I had to appear before a judge this summer for the first time ever.  Back in May, I got a ticket for  “following  too closely” when I accidentally bumped the car in front of me in stop and go traffic on a Friday afternoon (of course).  Thankfully, she dismissed the charge but I have to say that the time leading up to the court appearance was a bit harrowing.  Many things had gone through my mind.  What if she asked me something I couldn’t answer?  What if I got so nervous that my mind went blank and I couldn’t speak?  What if somehow I incriminated myself?  What if after everything, she still found me guilty?

I was very careful with my choice of clothing that day.  I stayed clear of bold or fashionable and went for understated and respectful. I’m pretty sure I even skipped the perfume. As someone who’s usually ten minutes late for everything (it’s at the top of my “things to work on for 5776 “ list), I left for the courthouse in plenty of time. I met my lawyer there and we sat down for a few minutes to discuss the details. I also brought photos of both cars after the accident along with the ticket itself and any other relevant paperwork they had sent me. 

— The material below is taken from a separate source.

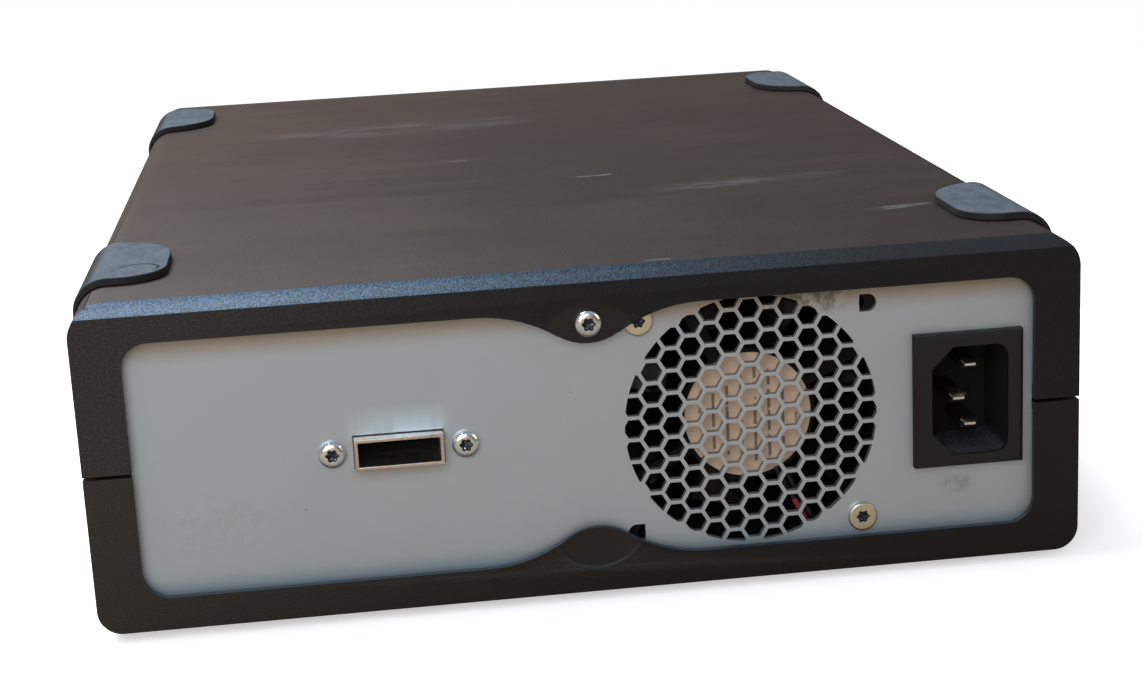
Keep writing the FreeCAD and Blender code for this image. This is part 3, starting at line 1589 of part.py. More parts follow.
def make_drive_bezel():
    """The drive's own front with the cartridge slot, door pivots, eject button and lights."""
    body = blank_body("DriveFront")
    pad_box(
        body,
        ("drive_left", "drive_right"),
        ("front_face", "drive_front"),
        ("drive_bottom", "drive_top"),
    )
    soften(
        body,
        "slot_edge",
        lambda edge: all(abs(spot.Point.y - size("front_face")) < 0.01 for spot in edge.Vertexes),
    )
    pocket(
        body, "y", "front_face", "drive_bezel_thickness",
        lambda sketch: rectangle(
            sketch, ("drive_x - slot_width / 2", "drive_x + slot_width / 2"), ("slot_bottom", "slot_top")
        ),
    )
    pocket(
        body, "y", "front_face", "drive_bezel_thickness",
        lambda sketch: rectangle(sketch, EJECT_X, EJECT_Z),
    )
    half = "slot_width / 2"
    pins = [
        cylinder("x", ("hinge_y", "hinge_z"), "door_pin_radius + shaft_play", span)
        for span in (
            (f"drive_x - {half} - door_pin_length - 0.2", f"drive_x - {half}"),
            (f"drive_x + {half}", f"drive_x + {half} + door_pin_length + 0.2"),
        )
    ]
    node(cut(body, *pins), "drive_bezel")
    door = box(
        (f"drive_x - {half} + fit_gap", f"drive_x + {half} - fit_gap"),
        ("door_front", "door_front + door_thickness"),
        ("slot_bottom + fit_gap", "hinge_z"),
    )
    barrel = cylinder(
        "x", ("hinge_y", "hinge_z"), "door_pin_radius",
        (f"drive_x - {half} - door_pin_length", f"drive_x + {half} + door_pin_length"),
    )
    node(fuse(door, barrel), "cartridge_door")
    cap = box(
        ("eject_left + fit_gap", "eject_right - fit_gap"),
        ("front_face", "drive_front"),
        ("eject_bottom + fit_gap", "eject_top - fit_gap"),
    )
    flange = box(
        ("eject_left - eject_flange", "eject_right + eject_flange"),
        ("drive_front", "drive_front + eject_flange_depth"),
        ("eject_bottom - eject_flange", "eject_top + eject_flange"),
    )
    node(fuse(cap, flange), "eject_button")


def make_loader():
    """The gantry that slides on the rails and the sheet cage that drops inside it."""
    left = "drive_x - cage_width / 2 - loader_play"
    right = "drive_x + cage_width / 2 + loader_play"
    sides = [
        box(
            span,
            ("loader_front", "loader_front + loader_length"),
            ("deck_top + fit_gap", "cage_top + loader_play"),
        )
        for span in ((f"{left} - loader_thickness", left), (right, f"{right} + loader_thickness"))
    ]
    bridge_rear = "loader_front + loader_length - bridge_inset"
    bridge = box(
        (f"{left} - loader_thickness", f"{right} + loader_thickness"),
        (f"{bridge_rear} - bridge_width", bridge_rear),
        ("cage_top + loader_play", "cage_top + loader_play + loader_thickness"),
    )
    node(fuse(*sides, bridge), "loader_slide")
    half = "cage_width / 2"
    rear = "cage_front + cage_length"
    outer = box(
        (f"drive_x - {half}", f"drive_x + {half}"), ("cage_front", rear), ("cage_bottom", "cage_top")
    )
    inside = box(
        (f"drive_x - {half} + cage_sheet", f"drive_x + {half} - cage_sheet"),
        ("cage_front - 1", f"{rear} - cage_sheet"),
        ("cage_bottom + cage_sheet", "cage_top - cage_sheet"),
    )
    roof = box(
        (f"drive_x - {half} + cage_rim", f"drive_x + {half} - cage_rim"),
        ("cage_front - 1", f"{rear} - cage_rim"),
        ("cage_top - cage_sheet - 1", "cage_top + 1"),
    )
    reach = "(supply_hub_radius + cage_slot_margin)"
    floor_slot = box(
        (f"drive_x - {reach}", f"drive_x + {reach}"),
        (f"spindle_y - {reach} - loader_travel", f"spindle_y + {reach}"),
        ("cage_bottom - 1", "cage_bottom + cage_sheet + 1"),
    )
    ear_reach = f"{half} + loader_play - cage_ear_gap"
    ear_rear = f"{rear} - cage_ear_inset"
    ears = [
        box(
            span,
            (f"{ear_rear} - cage_ear_length", ear_rear),
            ("cage_top - cage_ear_drop - cage_ear_height", "cage_top - cage_ear_drop"),
        )
        for span in (
            (f"drive_x - ({ear_reach})", f"drive_x - {half}"),
            (f"drive_x + {half}", f"drive_x + {ear_reach}"),
        )
    ]
    node(fuse(cut(outer, inside, roof, floor_slot), *ears), "cartridge_cage")


def make_reels():
    """Two motors under the deck, the toothed hub under the cartridge and the take-up reel."""
    motors = []
    for spot, top in ((SPINDLE, "hub_top"), (REEL, "reel_bottom + reel_gap")):
        motors.append(
            fuse(
                cylinder("z", spot, "motor_radius", ("deck_bottom - motor_height", "deck_bottom")),
                cylinder("z", spot, "spindle_radius", ("deck_bottom - motor_height", top)),
            )
        )
    node(group(*motors), "reel_motors")
    hub = new_body("supply_hub")
    plate = sketch_on(hub, "z", "hub_bottom")
    circle(plate, "0", "0", "supply_hub_radius")
    circle(plate, "0", "0", "spindle_radius + shaft_play")
    extrude(hub, plate, "z", "supply_hub_height - tooth_height")
    tooth = sketch_on(hub, "z", "hub_top - tooth_height")
    polygon(
        tooth,
        [
            ("tooth_reach - tooth_length", "-tooth_root_width / 2"),
            ("tooth_reach", "-tooth_tip_width / 2"),
            ("tooth_reach", "tooth_tip_width / 2"),
            ("tooth_reach - tooth_length", "tooth_root_width / 2"),
        ],
    )
    ring_of(hub, [extrude(hub, tooth, "z", "tooth_height")], "Z_Axis", "gear_tooth_count")
    place(hub, "drive_x", "spindle_y", "0")
    reel = new_body("takeup_reel")
    revolve(
        reel,
        [
            ("spindle_radius + shaft_play", "0"),
            ("reel_radius", "0"),
            ("reel_radius", "reel_flange"),
            ("reel_hub_radius", "reel_flange"),
            ("reel_hub_radius", "reel_flange + reel_gap"),
            ("reel_radius", "reel_flange + reel_gap"),
            ("reel_radius", "2 * reel_flange + reel_gap"),
            ("reel_hub_radius - reel_web", "2 * reel_flange + reel_gap"),
            ("reel_hub_radius - reel_web - 2", "reel_flange + reel_web"),
            ("spindle_radius + reel_web + 1", "reel_flange + reel_web"),
            ("spindle_radius + reel_web", "reel_gap"),
            ("spindle_radius + shaft_play", "reel_gap"),
        ],
    )
    place(reel, *REEL, "reel_bottom", UPRIGHT)


def make_tape_path():
    """Four flanged rollers on posts, and the head on its two guide rods between them."""
    for number, (x, y) in enumerate(ROLLERS, start=1):
        roller = new_body(f"guide_roller_{number}")
        revolve(
            roller,
            [
                ("post_radius + shaft_play", "0"),
                ("roller_radius + roller_rim", "0"),
                ("roller_radius", "roller_rim"),
                ("roller_radius", "roller_height - roller_rim"),
                ("roller_radius + roller_rim", "roller_height"),
                ("post_radius + shaft_play", "roller_height"),
            ],
        )
        place(roller, f"drive_x + {x}", y, "roller_bottom", UPRIGHT)
    body = blank_body("HeadBlock")
    ends = ("head_y - head_length / 2", "head_y + head_length / 2")
    pad_box(
        body,
        ("head_x - head_width / 2", "head_x + head_width / 2"),
        ends,
        ("deck_top + head_lift", "deck_top + head_lift + head_height"),
    )
    soften(body, "head_nose", edge_along("z", x=["head_x + head_width / 2"], y=ends))
    bore_span = ("deck_top", "deck_top + head_lift + head_height + 1")
    rod_span = ("deck_bottom", "deck_top + head_rod_height")
    bores = [cylinder("z", spot, "head_rod_radius + shaft_play", bore_span) for spot in HEAD_RODS]
    node(cut(body, *bores), "tape_head")
    rods = [cylinder("z", spot, "head_rod_radius", rod_span) for spot in HEAD_RODS]
    node(group(*rods), "head_rods")


def make_threader():
    """A rod on two blocks by the side wall, and the grabber that carries the leader along it."""
    wall = "drive_right - drive_wall"
    centre = ("thread_centre_x", "thread_z")
    block_spans = (
        ("thread_front", "thread_front + thread_block"),
        ("thread_rear - thread_block", "thread_rear"),
    )
    blocks = [
        box(
            ("thread_centre_x - thread_block_reach", wall),
            span,
            ("thread_z - thread_block_half", "thread_z + thread_block_half"),
        )
        for span in block_spans
    ]
    rod = cylinder("y", centre, "thread_rod_radius", ("thread_front", "thread_rear"))
    node(fuse(*blocks, rod), "threader_rail")
    start = "thread_front + thread_block + fit_gap"
    end = f"{start} + grabber_length"
    levels = ("thread_z - grabber_half", "thread_z + grabber_half")
    face = "thread_centre_x - grabber_reach"
    block = box((face, "thread_centre_x + grabber_back"), (start, end), levels)
    bore = cylinder(
        "y", centre, "thread_rod_radius + shaft_play", (f"{start} - 1", f"{end} + 1")
    )
    hook = box((f"{face} - grabber_hook", face), (start, f"{start} + grabber_hook_length"), levels)
    node(cut(fuse(block, hook), bore), "threader")


def make_drive_boards():
    """The main board under the deck, round both motors, and the plugs at the drive's rear."""
    board = box(
        ("drive_left + drive_wall + 1", "drive_right - drive_wall - 1"),
        ("drive_front + eject_room", "drive_rear - 1"),
        ("main_board_bottom", "main_board_top"),
    )
    span = ("main_board_bottom - 1", "main_board_top + 1")
    holes = [
        cylinder("z", spot, "motor_radius + motor_clearance", span) for spot in (SPINDLE, REEL)
    ]
    node(cut(board, *holes), "main_board")
    plugs = [
        box(
            (f"{x} - plug_width / 2", f"{x} + plug_width / 2"),
            ("drive_rear", "drive_rear + plug_depth"),
            (f"{z} - plug_height / 2", f"{z} + plug_height / 2"),
        )
        for x, z in (("data_plug_x", "data_plug_z"), ("power_plug_x", "power_plug_z"))
    ]
    node(group(*plugs), "drive_plugs")


def make_brackets():
    """Sheet angles that carry the drive by its side screws, their feet on the tray."""
    for hand, face, way in (("left", "drive_left", -1), ("right", "drive_right", 1)):
        outer = f"{face} + {way} * bracket_thickness"
        inner = f"{face} - {way} * bracket_foot"
        wall = (outer, face) if way < 0 else (face, outer)
        foot = (outer, inner) if way < 0 else (inner, outer)
        span = ("bracket_front", "bracket_front + bracket_length")
        upright = box(wall, span, ("tray_top", "tray_top + bracket_height"))
        base = box(foot, span, ("tray_top", "tray_top + bracket_thickness"))
        through = (f"{wall[0]} - 1", f"{wall[1]} + 1")
        holes = [cylinder("x", spot, "hole_radius", through) for spot in DRIVE_SCREWS]
        node(cut(fuse(upright, base), *holes), f"drive_bracket_{hand}")


make_upper_shell()
make_lower_shell()
make_corner_pads()
make_rear_panel()
make_tray()
make_front_bezel()
make_screws()
make_fan()
make_inlet()
make_port()
make_supply()
make_power_button()
make_drive_base()
make_drive_bezel()
make_loader()
make_reels()
make_tape_path()
make_threader()
make_drive_boards()
make_brackets()
doc.recompute()


def finish():
    for item in doc.Objects:
        if "Invalid" in item.State or "Error" in item.State:
            raise RuntimeError(f"{item.Name} ({item.Label}) did not build: {item.State}")
    os.makedirs("parts", exist_ok=True)
    for item in nodes:
        shape = item.Shape
        if shape.isNull() or not shape.isValid():
            raise RuntimeError(f"{item.Label} is not a valid solid")
        shape.exportStep(f"parts/{item.Label}.step")
        print(item.Label, len(shape.Solids), round(shape.Volume), shape.BoundBox)


finish()
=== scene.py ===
"""The looks of a desktop data tape drive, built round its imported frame.

Metres throughout, in the frame's own axes: +Z is up, the ported rear faces +Y and the
drive's front faces -Y. Sizes held by the classes are millimetres, turned into metres by MM.
"""

from __future__ import annotations

import json
import logging
import math
from dataclasses import dataclass, field
from enum import Enum
from typing import Any, Callable, ClassVar

import bmesh
import bpy
import numpy as np
from mathutils import Matrix, Vector

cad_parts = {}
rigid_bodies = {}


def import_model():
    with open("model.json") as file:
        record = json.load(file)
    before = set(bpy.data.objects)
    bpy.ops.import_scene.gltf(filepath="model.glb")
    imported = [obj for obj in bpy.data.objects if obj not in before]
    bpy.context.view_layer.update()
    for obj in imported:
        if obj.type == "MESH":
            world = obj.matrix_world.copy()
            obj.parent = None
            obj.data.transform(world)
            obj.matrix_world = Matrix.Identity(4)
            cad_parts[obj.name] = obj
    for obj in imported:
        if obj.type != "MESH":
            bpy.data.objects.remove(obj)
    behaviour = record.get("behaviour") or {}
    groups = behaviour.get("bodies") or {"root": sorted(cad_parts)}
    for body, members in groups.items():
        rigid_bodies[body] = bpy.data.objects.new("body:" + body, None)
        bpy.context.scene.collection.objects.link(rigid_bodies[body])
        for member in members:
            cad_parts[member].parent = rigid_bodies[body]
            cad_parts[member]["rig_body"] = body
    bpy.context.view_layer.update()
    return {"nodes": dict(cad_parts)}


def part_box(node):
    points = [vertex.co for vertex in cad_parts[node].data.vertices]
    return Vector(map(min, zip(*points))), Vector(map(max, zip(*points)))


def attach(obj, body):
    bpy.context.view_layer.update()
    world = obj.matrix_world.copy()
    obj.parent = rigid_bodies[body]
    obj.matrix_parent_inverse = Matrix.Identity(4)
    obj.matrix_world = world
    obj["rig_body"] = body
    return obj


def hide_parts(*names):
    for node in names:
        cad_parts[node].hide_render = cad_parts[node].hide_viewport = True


LOG = logging.getLogger("tape_drive")
MM = 0.001
WIRE_NUMBER = "wire_number"
SOCKET_DEPTH = "socket_depth"
DOUBLED = 1e-6  # metres within which two points are one
FLAT = 0.5  # degrees within which two faces lie in one plane
CREASE = 35.0  # degrees, the sharpest edge that still reads as round
HARD_EDGE = 40.0  # degrees, the least turn that is eased
WHITE = (1.0, 1.0, 1.0)

Colour = tuple[float, float, float]
Spot = tuple[float, float, float]
Span = tuple[float, float]
Table = dict[Any, Any]

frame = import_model()


# ------------------------------------------------------------------------- shader maths
def operator(operation: str, reflected: bool = False) -> Callable[[Wire, Wire | float], Wire]:
    """A wire's method for one operation of the Math node.

    Args:
        operation: The operation.
        reflected: Whether the other term comes first.

    Returns:
        The method.
    """

    def apply(wire: Wire, other: Wire | float) -> Wire:
        """Lay the Math node over the wire and the other term."""
        return wire.shade.maths(operation, *((other, wire) if reflected else (wire, other)))

    return apply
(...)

A lot of emotional energy went into the days leading up to my court appearance. Of course I wanted to win but I wanted the judge to know that this was an accident and I was sorry. I’m really a good driver and a good person, trying to navigate not only the city roads but the grand highway of life. I wanted compassion and understanding from a person who doesn’t know me and hopefully will never see me again.

The month of Elul has arrived and I find myself in familiar territory.  My court date is coming and I need to get ready. This time there’s a lot more at stake than my driving record. Now, it’s about  what kind of a year I’ll have for the next three hundred and sixty five days AND am I even worthy of being in this new world that Hashem is about to create. With this kind of intensity, why are the butterflies in my stomach not nearly as bad as they were last month? On the contrary, I feel hopeful and excited.

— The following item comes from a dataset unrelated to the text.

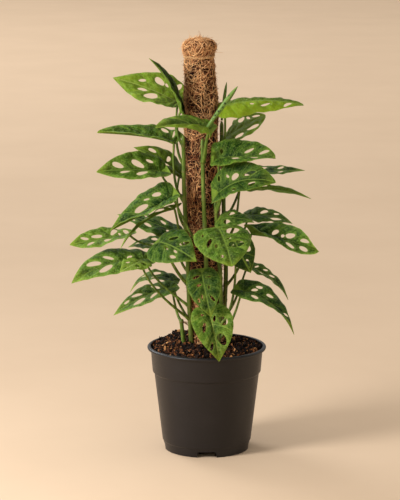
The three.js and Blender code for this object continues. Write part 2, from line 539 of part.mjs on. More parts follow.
// An oval window from WINDOWS as its [reach, out] corners.
function ovalWindow(leaf, [along, out, length, width, turn]) {
  const span = vector(leaf.base).distanceTo(vector(leaf.tip));
  const [cosine, sine] = [Math.cos(radians(turn)), Math.sin(radians(turn))];
  return corners(length > OVAL.longest ? OVAL.corners : OVAL.fewCorners).map(([cos, sin]) => {
    const [ahead, aside] = [(length / 2) * cos, (width / 2) * sin];
    return [(along + ahead * cosine - aside * sine) / span,
      (Math.abs(out) + ahead * sine + aside * cosine) / (leaf.width / 2)];
  });
}

// The windows on one side of a blade, each as its [reach, out] corners.
function windowsOn(leaf, side) {
  if (leaf.windows) {
    return leaf.windows.filter(([, out]) => out * side > 0).map((window) => ovalWindow(leaf, window));
  }
  const found = [];
  for (let i = 0; i < leaf.cells; i += 1) {
    const size = 0.75 + 0.5 * chance(7 * i + 13 * side + 50 * leaf.seed);
    const whole = i === leaf.cells - 1 && chance(leaf.seed + side) < 0.5;
    if (!whole) found.push(ruledWindow(leaf, i, size));
  }
  return found;
}

// How far the corners of a window lie beyond side vein number i, in blade lengths: the least and the most.
function beyondVein(leaf, i, window) {
  const root = [veinRoot(i, leaf.cells), 0];
  const [middle, end] = [veinPoint(leaf, i, VEIN.middle), veinPoint(leaf, i, 1)];
  const ways = window.map(([reach, out]) => {
    const [from, to] = out < middle[1] ? [root, middle] : [middle, end];
    return reach - lerp(from[0], to[0], (out - from[1]) / (to[1] - from[1]));
  });
  return [Math.min(...ways), Math.max(...ways)];
}

// A closed sheet from its middle surface: the same triangles on both faces, and walls along every edge.
function sheet(points, normals, depths, triangles) {
  const count = points.length;
  const position = [];
  const half = BLADE.thickness / 2;
  points.forEach((point, i) => position.push(...point.clone().addScaledVector(normals[i], half)));
  points.forEach((point, i) => position.push(...point.clone().addScaledVector(normals[i], -depths[i])));
  const index = [];
  const edges = new Set();
  triangles.forEach(([a, b, c]) => {
    index.push(a, b, c, c + count, b + count, a + count);
    [[a, b], [b, c], [c, a]].forEach(([from, to]) => edges.add(`${from} ${to}`));
  });
  edges.forEach((edge) => {
    const [from, to] = edge.split(' ').map(Number);
    if (edges.has(`${to} ${from}`)) return;
    index.push(to, from, from + count, to, from + count, to + count);
  });
  const geometry = new THREE.BufferGeometry();
  geometry.setAttribute('position', new THREE.Float32BufferAttribute(position, 3));
  geometry.setIndex(index);
  geometry.computeVertexNormals();
  return geometry;
}

function makeBlade(leaf) {
  const frame = bladeFrame(leaf);
  const [points, normals, depths, triangles] = [[], [], [], []];
  const known = new Map();
  const vertex = ([reach, out], side) => {
    const key = [reach.toFixed(4), (side * out).toFixed(4)].join();
    if (!known.has(key)) {
      known.set(key, points.length);
      points.push(bladePoint(leaf, frame, reach, out, side));
      normals.push(bladeNormal(leaf, frame, reach, out, side));
      depths.push(BLADE.thickness / 2 + (out === 0 ? BLADE.rib * (1 - 0.8 * reach) : 0));
    }
    return known.get(key);
  };
  [1, -1].forEach((side) => {
    const windows = windowsOn(leaf, side);
    const clear = (i) => windows.every((window) => {
      const [least, most] = beyondVein(leaf, i, window);
      return least > BLADE.clear || most < -BLADE.clear;
    });
    const creases = [0];
    for (let i = 1; i < leaf.cells; i += 1) if (clear(i)) creases.push(i);
    creases.forEach((first, k) => {
      const last = creases[k + 1] ?? leaf.cells;
      const inPanel = windows.filter((window) => (first === 0 || beyondVein(leaf, first, window)[0] > 0)
        && (last === leaf.cells || beyondVein(leaf, last, window)[1] < 0));
      const outline = panelOutline(leaf, first, last);
      const holes = inPanel.map((window) => window.map(inShape));
      const found = THREE.ShapeUtils.triangulateShape(outline.map(inShape), holes);
      const places = [...outline, ...inPanel.flat()].map((place) => vertex(place, side));
      found.forEach(([a, b, c]) => {
        const turn = side === 1 ? [a, c, b] : [a, b, c];
        triangles.push(turn.map((corner) => places[corner]));
      });
    });
  });
  return sheet(points, normals, depths, triangles);
}

// The vines, each joined with the stalks of its leaves

const vineCurves = Object.fromEntries(Object.entries(VINES).map(([name, points]) => {
  const foot = [points[0][0], points[0][1], points[0][2] - VINE.buried];
  return [name, new THREE.CatmullRomCurve3([foot, ...points].map(vector))];
}));

function vinePointAt(name, height) {
  const curve = vineCurves[name];
  let [low, high] = [0, 1];
  for (let i = 0; i < 30; i += 1) {
    const middle = (low + high) / 2;
    if (curve.getPoint(middle).z < height) low = middle;
    else high = middle;
  }
  return curve.getPoint(low);
}

// A stalk leaves its vine upwards and outwards, and ends just short of the blade's lower face, under its
// junction.
function stalkCurve(leaf) {
  const frame = bladeFrame(leaf);
  const foot = vinePointAt(leaf.vine, leaf.from);
  const normal = bladeNormal(leaf, frame, 0.001, 0, 1);
  const approach = frame.base.clone().sub(foot).normalize().addScaledVector(normal, 0.8).normalize();
  const slant = STALK.head * Math.sin(approach.angleTo(normal));
  const below = BLADE.thickness / 2 + BLADE.rib + STALK.clear + slant;
  const head = frame.base.clone().addScaledVector(normal, -below);
  const span = foot.distanceTo(head);
  const away = head.clone().sub(foot).setZ(0).normalize();
  const first = foot.clone().addScaledVector(UP, 0.18 * span).addScaledVector(away, 0.22 * span);
  const second = head.clone().addScaledVector(approach, -0.35 * span);
  return new THREE.CubicBezierCurve3(foot, first, second, head);
}

function makeRolled(leaf) {
  const middle = vector(leaf.base).lerp(vector(leaf.tip), 0.5).add(new THREE.Vector3(-1, 0, 1));
  const spine = new THREE.QuadraticBezierCurve3(vector(leaf.base), middle, vector(leaf.tip));
  const radiusAt = (share) => leaf.radius * Math.max(0.1, 0.45 + 0.9 * share - 1.3 * share ** 3.2);
  return taperedTube(spine, 6, radiusAt, 6);
}

function makeVine(name) {
  const thick = (share) => lerp(VINE.foot, VINE.head, share);
  const thin = (share) => lerp(STALK.foot, STALK.head, share);
  const stem = taperedTube(vineCurves[name], 6, thick, 6);
  const leaves = Object.values(LEAVES).filter((leaf) => leaf.vine === name);
  return join([stem, ...leaves.map((leaf) => taperedTube(stalkCurve(leaf), 4, thin, 5))]);
}

// The whole plant

const plant = new THREE.Group();

function add(name, geometry, colour) {
  const mesh = new THREE.Mesh(geometry, new THREE.MeshStandardMaterial(COLOURS[colour]));
  mesh.name = name;
  plant.add(mesh);
}

Object.entries(LEAVES).forEach(([name, leaf], i) => {
  leaf.seed = i + 1;
  leaf.windows = WINDOWS[name];
});

add('pot', makePot(), 'pot');
add('soil', makeSoil(), 'soil');
add('pole_core', makeCore(), 'core');
add('pole_sleeve', makeSleeve(), 'coir');
add('pole_tie', makeTie(), 'twine');
Object.keys(VINES).forEach((name) => add(`vine_${name}`, makeVine(name), 'stem'));
Object.entries(LEAVES).forEach(([name, leaf]) => {
  add(`leaf_${name}`, makeBlade(leaf), leaf.young ? 'young' : 'leaf');
});
Object.entries(ROLLED).forEach(([name, leaf]) => add(`leaf_rolled_${name}`, makeRolled(leaf), 'young'));

export default plant;
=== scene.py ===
"""Monstera adansonii climbing a coir pole in a black nursery pot: its looks, built round the CAD part.

Lengths are millimetres until a mesh is made, where MM turns them to metres. The origin is the centre of the
pot's underside, +Z is up and -Y is the front.
"""

import math

import bpy
import numpy as np
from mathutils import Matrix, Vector
from mathutils.geometry import delaunay_2d_cdt


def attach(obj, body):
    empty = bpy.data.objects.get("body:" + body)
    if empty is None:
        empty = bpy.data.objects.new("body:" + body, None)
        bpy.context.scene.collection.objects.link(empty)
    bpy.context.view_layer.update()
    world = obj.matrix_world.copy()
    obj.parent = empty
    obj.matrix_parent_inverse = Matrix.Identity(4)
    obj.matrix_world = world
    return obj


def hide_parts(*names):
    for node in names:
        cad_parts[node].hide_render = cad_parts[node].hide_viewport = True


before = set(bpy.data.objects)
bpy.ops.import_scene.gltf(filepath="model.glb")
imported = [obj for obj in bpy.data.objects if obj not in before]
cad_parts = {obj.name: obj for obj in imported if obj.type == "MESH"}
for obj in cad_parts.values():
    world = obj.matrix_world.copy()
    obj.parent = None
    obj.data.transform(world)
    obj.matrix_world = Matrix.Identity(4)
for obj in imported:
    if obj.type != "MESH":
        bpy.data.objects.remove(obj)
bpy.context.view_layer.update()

MM = 0.001
TAU = 2 * math.pi
UP = np.array([0.0, 0.0, 1.0])

# The camera, the two lamps and the sky, in metres and watts.

CAMERA = {"at": (-0.0096, -3.2, 0.8975), "aim": (-0.0096, 0, 0.2882), "lens": 165.4, "sensor": 36}
CAMERA_CLIP = (0.05, 200)
KEY = {"at": (-1.35, -0.85, 0.9), "aim": (0, 0, 0.2), "size": 0.6, "power": 31, "colour": (0.95, 0.97, 1)}
WASH = {"at": (-4, 5, 4.5), "aim": (0, 5, 0), "size": 4, "power": 250, "colour": (0.93, 0.96, 1)}
SKY = {"colour": (1, 0.96, 0.9), "strength": 0.57}

# Driving dimensions. What the CAD part has too is as it is there.

POT = {"foot": 60.5, "below": 75, "above": 77.4, "lip": 80, "rim": 85, "height": 150, "wall": 1.6}
FLOOR = {"height": 11.5, "radius": 60.6, "pad_radius": 12, "pad_height": 2}
STEP = {"height": 111.5, "rise": 2}
NOTCH = {"width": 27, "height": 8.5, "depth": 12, "count": 4}
DRAIN = {"radius": 5, "ring": 40, "count": 6}
SOIL = {"edge": 145, "radius": 78, "crown": 9, "bump": 1.6}
HEAP = {"at": (-38, 50), "height": 6, "spread": 24}
POLE = {"foot": (0, 0, 150), "head": (-10.8, 0, 590), "radius": 23.2, "mat_depth": 2.8}
CAP = {"depth": 9, "inset": 19, "sunk": 2.6}
WAIST = {"depth": 2.6, "height": 7, "slim": 1.9}
TIE = {"below": 27, "radius": 1.3, "turns": 2, "ply": 0.6, "ply_off": 0.62, "twists": 19}
VINE = {"foot": 3.4, "head": 2.7, "buried": 24, "sides": 16}
JOINT = {"lowest": 175, "spacing": 38, "apart": 18, "height": 2.2, "swelling": 0.55, "roots": 3}
STALK = {"foot": 2.1, "head": 1.4, "sheath": 0.9, "swelling": 0.3, "sides": 12}
BLADE = {"thickness": 0.8, "rib": 0.9, "half_shape": 0.28, "spacing": 1.5}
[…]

First of all, I know that G-d loves me. I know this because of all the kindness He showers me with day in and day out.  He has given me a wonderful family, good friends, a washing machine that starts every time I push the button and a very comfortable bed to crawl into every night when I’m completely exhausted. His kindness is in the taste of that delicious chocolate cake I ate over Shabbat and in the scent of the basil that I pick (with permission) from my neighbor’s vegetable garden.

I see His love for me through hashgacha pratis (His Divine Supervision in my life).  It’s not random or coincidence when I walk smack into an old, dear friend who I’ve lost touch with, in a Las Vegas hotel lobby. It’s Hashem’s hand, moving pieces around for the sake of my pleasure and happiness. He is my judge this time around and He is rooting for me.

So now is the time of great self- introspection in preparation for Rosh Hashana. I must take advantage of this very powerful month that is filled with the spiritual energy I need to succeed.  Every day I will take out my notebook (even if it’s just for ten minutes) and work on figuring out where I was in 5775 and where I want to be in 5776. I will consider my relationships and how I treated the people around me. Can I do better this year? How about my mitzvah observances?  Did I yearn to do mitzvot and did I do them with alacrity? After all, performing mitzvot is how I express my love for Hashem.  If I do them by rote, what does that say about my relationship with G-d?  We all have our special life’s purpose in this world.  Do I know what mine is and am I living it to the fullest?

I am preparing the file that I will bring to my next court date.  It will be filled with important information  to make the case that, while I’ve made mistakes, I can and want to improve. I want to change for myself because of my strong desire to experience the kind of joy that only transcendence can bring. I want to be a better wife, mom, daughter and sister for the people I love because it’s what they deserve. I want to do more to help change this world. But most of all, I want Hashem to know that I understand that this is serious business.  I will examine, acknowledge and commit to improving, with His help, the way I live my life. Then I will be ready to show up in court on Rosh Hashana and stand before the one true Judge, my Father in Heaven.